OE/Yocto integration
Meta-ostree layer is work in progress.
Resource requirements on server
OSTree generates "commit objects" based on the filesystem changes between builds. These commit objects are stored in a commit chain the same way as git does. The commit objects transmitted over the network as binary diffs when the remote and local repositories are synchronized.
Resource requirements on client
Client has the local copy of the repository. The repository contains the objects, which map to the files on the OS trees. The deployments of the OS trees (or "checkouts" in git termininology) are made using hard links to the repository content. This means that the required space is only increased when the data changes: the static data files are shared between deployments.

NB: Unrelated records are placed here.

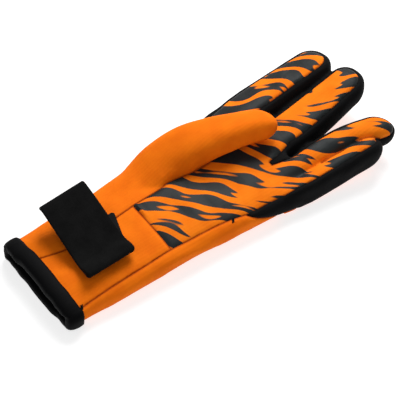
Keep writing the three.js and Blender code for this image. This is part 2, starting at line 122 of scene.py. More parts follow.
# smooth curve through a column of values, which follows the solids' own curves
def curveThrough(places, values):
    t = np.asarray(places, float)
    v = np.asarray(values, float)
    slope = np.diff(v) / np.diff(t)
    tangent = np.concatenate([slope[:1], (slope[1:] + slope[:-1]) / 2, slope[-1:]])

    def at(x):
        x = np.clip(np.asarray(x, float), t[0], t[-1])
        i = np.clip(np.searchsorted(t, x, side="right") - 1, 0, len(t) - 2)
        d = t[i + 1] - t[i]
        p = (x - t[i]) / d
        return (v[i] * (2 * p**3 - 3 * p**2 + 1) + tangent[i] * d * (p**3 - 2 * p**2 + p)
                + v[i + 1] * (3 * p**2 - 2 * p**3) + tangent[i + 1] * d * (p**3 - p**2))

    return at


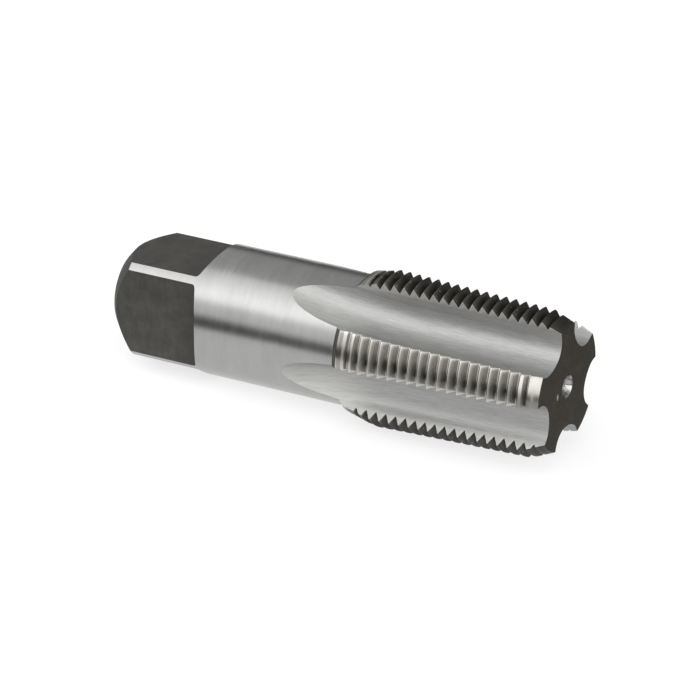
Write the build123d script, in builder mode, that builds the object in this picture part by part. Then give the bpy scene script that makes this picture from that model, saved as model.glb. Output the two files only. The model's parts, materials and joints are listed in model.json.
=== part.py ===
from build123d import *
from math import acos, asin, atan2, ceil, cos, degrees, radians, sin, tan
import os

# Taper pipe thread tap: one piece of ground tool steel.
#
# The tool is modelled standing on its square end, with its axis along +Z, the deepest
# line of its first flute on the +X side and every size in millimetres. It is then laid
# down as it comes to rest on a flat table: on the edge of its shank and on the edges of
# the two lands beside the first flute, which faces down, with the square end towards -X
# and the cutting end towards +X.

# Overall sizes
overall_length = 83.17
shank_diameter = 23.0

# Driving square
square_flats = 17.25  # across flats
square_length = 18.42  # from the end to the middle of each flat's shoulder
square_turn = 1.07  # from the first flute's deepest line to the middle of a flat
shoulder_cutter_radius = 21.0  # the disc that mills each flat leaves an arched shoulder
shoulder_corner_radius = 0.5
end_face_diameter = 14.76
end_chamfer_length = 3.83
end_chamfer_crown = 0.08  # the turned chamfer is slightly round

# Taper thread, 14 to the inch, with a taper of 1 in 16 on the diameter
threads_per_inch = 14
taper = 1 / 16
front_major_diameter = 25.4  # the crests' cone carried on to the front face
thread_depth = 1.354
flank_angle = 60.0
root_width = 0.125
groove_height = 50.73  # where the groove crosses the first flute's deepest line

# Ends of the thread
thread_back = 45.12  # height where the shank steps up to the thread
back_step_height = 0.9
back_lead_angle = 15.0  # of the cone that cuts the first threads short
front_chamfer_length = 3.8  # taper ground on the entering threads
front_chamfer_depth = 1.7

# Flutes, ground by a wheel that lifts out into the shank
flute_count = 5
flute_core_diameter = 14.5
land_face_angle = 13.5  # from the middle of a land to its radial cutting face
flute_middle_angle = 33.0  # from the middle of a land to the flute's deepest line
flute_back_radius = 6.24
flute_straight_end = 60.47  # height where the wheel begins to lift
wheel_radius = 78.0

# Centre holes, from turning and grinding between centres
centre_hole_diameter = 4.0
centre_hole_angle = 60.0
pilot_diameter = 1.6
pilot_depth = 3.5

# Worked out from the sizes above
shank_radius = shank_diameter / 2
pitch = 25.4 / threads_per_inch
cone_slope = taper / 2
cone_angle = degrees(atan2(cone_slope, 1))
square_half = square_flats / 2


def crest_radius(height):
    """Radius of the crests' cone at a height above the square end."""
    return front_major_diameter / 2 + (overall_length - height) * cone_slope


# Blank: shank, thread body and both end chamfers in one turned profile
step_radius = shank_radius + back_step_height
lead_start = thread_back + back_step_height
lead_slope = tan(radians(back_lead_angle))
lead_end = lead_start + (crest_radius(lead_start) - step_radius) / (lead_slope + cone_slope)
chamfer_start = overall_length - front_chamfer_length
front_radius = crest_radius(chamfer_start) - front_chamfer_depth

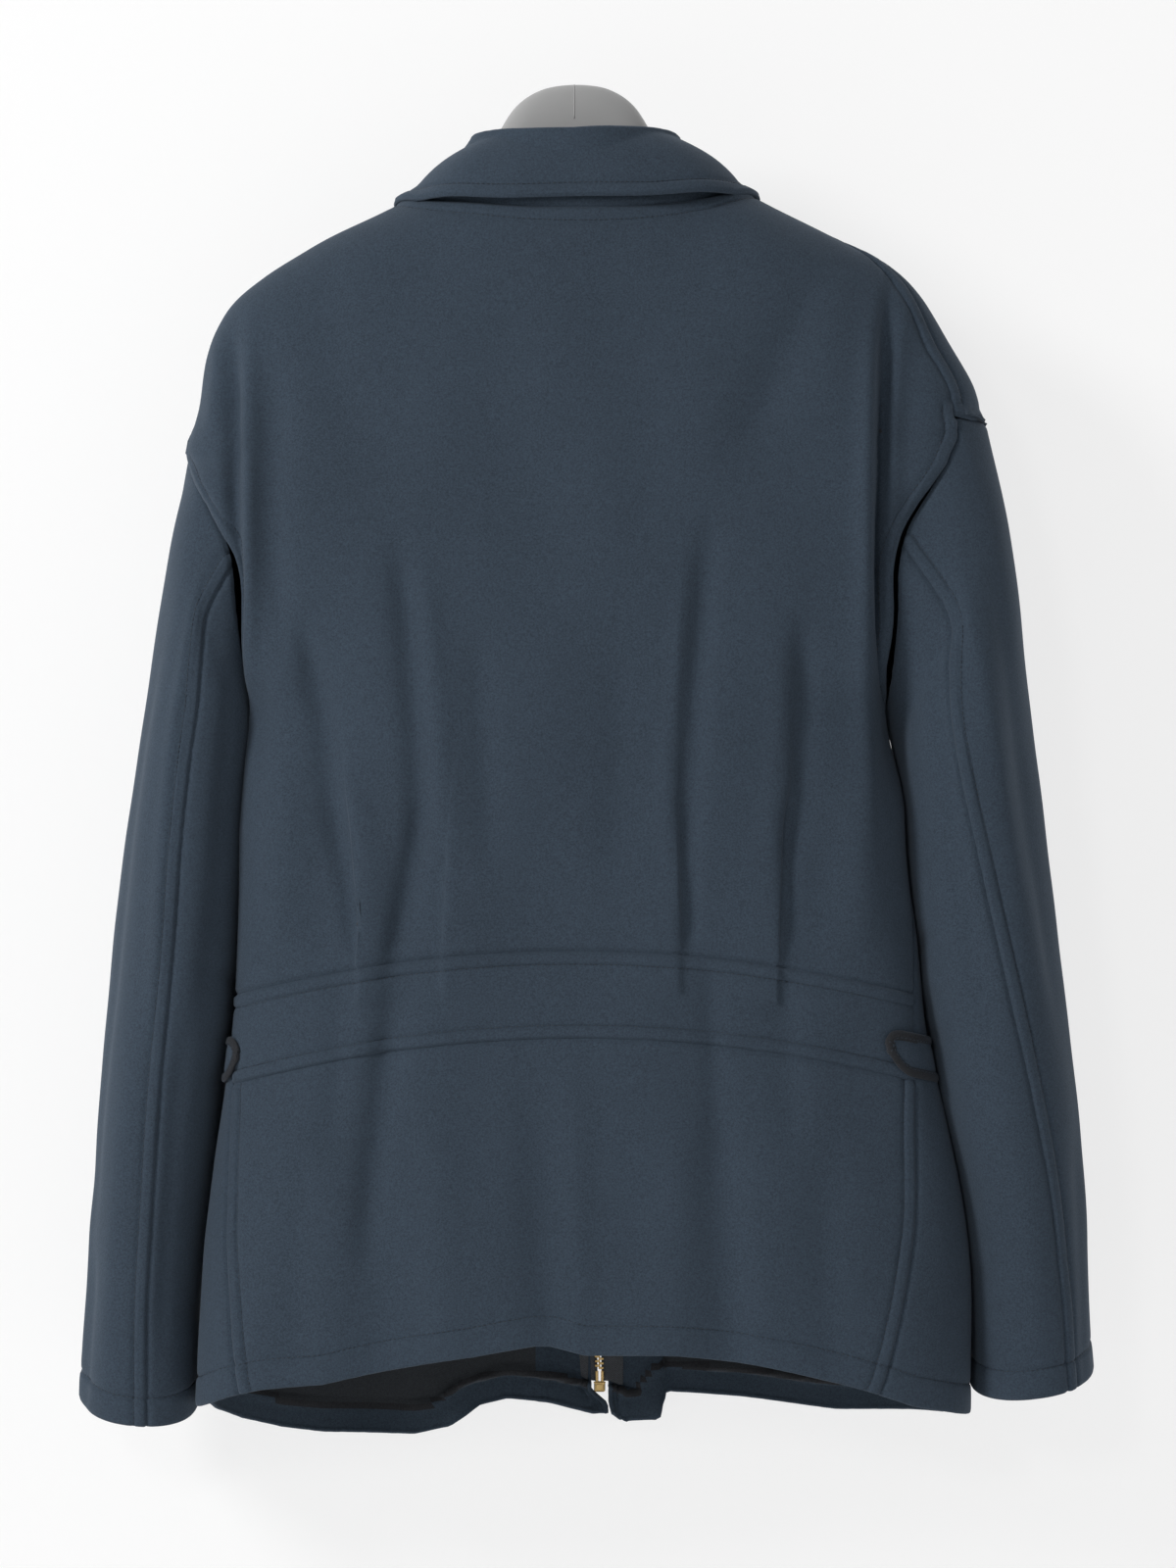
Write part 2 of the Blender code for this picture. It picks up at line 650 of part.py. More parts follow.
def add_wall(name, rows, walls, colour, lift=0.0, closed=False):
    """A cloth wall from rows of (points, normals), bottom row first, each anticlockwise.

    The inner side follows the surface's own normals, not the piece's, so two pieces that meet at
    a seam lean the same way and stay SEAM_GAP apart all through. walls holds each row's thickness.
    """
    outer = np.array([points + normals * lift for points, normals in rows])
    inner = np.array(
        [points + normals * (lift - wall) for (points, normals), wall in zip(rows, walls)]
    )
    count, width = outer.shape[:2]
    verts = np.concatenate([outer.reshape(-1, 3), inner.reshape(-1, 3)])
    inside = count * width
    faces = []
    for row in range(count - 1):
        for column in range(width if closed else width - 1):
            a = row * width + column
            b = row * width + (column + 1) % width
            faces.append((a, b, b + width, a + width))
            faces.append((inside + a, inside + a + width, inside + b + width, inside + b))
    for column in range(width if closed else width - 1):
        a, b = column, (column + 1) % width
        faces.append((a, inside + a, inside + b, b))
        top = (count - 1) * width
        faces.append((top + a, top + b, inside + top + b, inside + top + a))
    if not closed:
        for row in range(count - 1):
            a, b = row * width, (row + 1) * width
            faces.append((a, b, inside + b, inside + a))
            a, b = a + width - 1, b + width - 1
            faces.append((a, inside + a, inside + b, b))
    return add_mesh(name, verts, faces, colour)


def heights(low, high):
    """Heights of a piece's rows from low to high. Pieces that meet share those in between."""
    hem_top = HEM_TURN / (section(1).back_z - section(0).back_z)
    halves = [number / 2 for number in range(2 * len(SECTIONS) - 1)]
    band = [height("band_low") + part for part in (1 / 3, 2 / 3)]
    cap = [height("cap") + part for part in (0.25, 0.75)]
    every = sorted({hem_top, *halves, *band, *cap} - {height("band_low") + 0.5})
    return [low, *(t for t in every if low + 0.05 < t < high - 0.05), high]


# ---------------------------------------------------------------- torso pieces


def build_back():
    seam = SEAM_GAP / 2
    top, low = height("band_top"), height("band_low")
    rows = [pleated_row(t) for t in heights(beyond(top, seam), height("neck"))]
    add_wall("back_panel", rows, [CLOTH_WALL] * len(rows), CLOTH_COLOUR)
    rows = [plain_back_row(t) for t in heights(beyond(low, seam), beyond(top, -seam))]
    add_wall("back_waistband", rows, [CLOTH_WALL] * len(rows), CLOTH_COLOUR)
    rows = [plain_back_row(t) for t in heights(0.0, beyond(low, -seam))]
    walls = [HEM_WALL] * 2 + [CLOTH_WALL] * (len(rows) - 2)
    add_wall("back_skirt", rows, walls, CLOTH_COLOUR)


def build_fronts():
    for side, name in ((LEFT, "front_left"), (RIGHT, "front_right")):
        rows = [front_row(side, t, FRONT_COLUMNS) for t in heights(0.0, height("neck"))]
        add_wall(name, rows, [CLOTH_WALL] * len(rows), CLOTH_COLOUR)


def build_tabs():
    """The waistband's side tabs, laid on it, with a round tip towards the middle of the back."""
    for tab in TABS:
        rise = section(TAB_T + 0.5).left_z - section(TAB_T - 0.5).left_z
        round_part = tab.reach - TAB_ROUND * (1 - np.cos(np.linspace(math.pi / 2, 0, 6)))[::-1]
        places = np.concatenate([np.linspace(-TAB_START, tab.reach - TAB_ROUND, 6)[:-1], round_part])
        places = np.sort(places)
        from_round = np.clip((places - (tab.reach - TAB_ROUND)) / TAB_ROUND, 0, 0.985)
        half = TAB_HEIGHT / 2 * np.sqrt(1 - from_round**2)
        if tab.side == RIGHT:
            places, half = places[::-1], half[::-1]
        rows = []
        for up in (-1, 0, 1):
            spots = [
                ring_place(tab.side, TAB_T + up * reach / rise, place)
                for place, reach in zip(places, half)
            ]
            rows.append((np.array([s[0] for s in spots]), np.array([s[1] for s in spots])))
        name = "tab_left" if tab.side == LEFT else "tab_right"
        walls = [TAB_WALL] * len(rows)
        add_wall(name, rows, walls, TAPE_COLOUR, lift=TAB_WALL + SEAM_GAP + TAB_EASE)


# ---------------------------------------------------------------- sleeves


def armhole_half(side, face):
    """The armhole's edge from its top down to the underarm, round the shoulder seam's end."""
    cap, tip, underarm = height("cap"), height("tip"), height("underarm")
    down = [float(t) for t in np.linspace(cap, underarm, SLEEVE_AROUND)]
    if face == FRONT:
        end = 0 if side == LEFT else -1
        return np.array([arc(FRONT, t)[0][end] for t in down])
    edge = [back_cut(side, t) for t in down]
    if seam_shift(side, tip):
        over = [float(t) for t in np.linspace(cap, tip, 9)]
        top = [ring_place(side, t, front_shift(side, t))[0] for t in over]
        edge = top + [back_cut(side, t) for t in over[-2:0:-1]] + edge
    return np.array(edge)


def back_cut(side, t):
    """Where the sleeve meets the back's edge: a little short of it where the edge lies round."""
    return ring_place(side, t, max(seam_shift(side, t) - CUT_EASE, 0.0))[0]


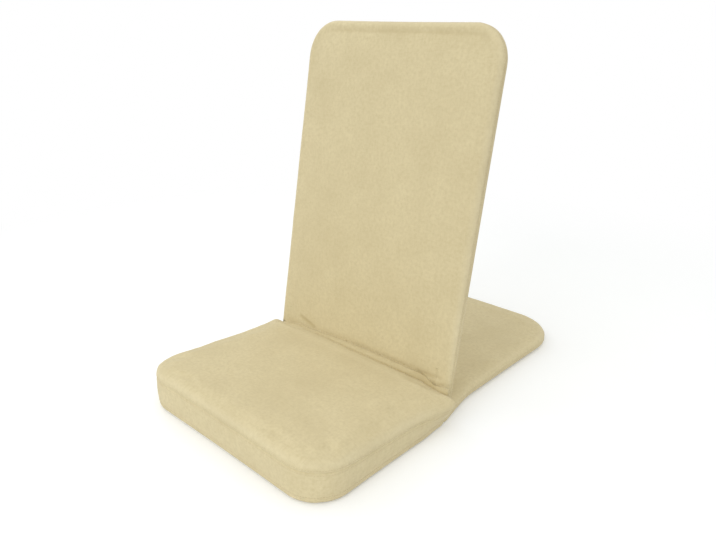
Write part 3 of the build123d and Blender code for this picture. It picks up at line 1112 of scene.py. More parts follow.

OSTree allows deleting of data. This means that the full operating system history doesn't need to be stored in the repository. A typical OSTree-based system might have two deployed OS trees: one that is being currently used and one fallback.
Failure resilience
OSTree controls the booting to the different deployed trees using bootloader entries. If booting a deployed OS tree fails, a different bootloader entry can be chosen for booting into a different OS tree.
Complexity
Some work is needed to fit the root filesystem into the conventions that OSTree likes. Some documentation of the needed steps is available here.
Downtime
Reboot is required after updates. Changing between deployed OS trees is done by selecting a different boot loader entry.
Security
The commits can be signed with GPG-based signatures. OSTree repositories store file extended attributes, which means that the security mechanisms using extended attributes should be functional with OSTree.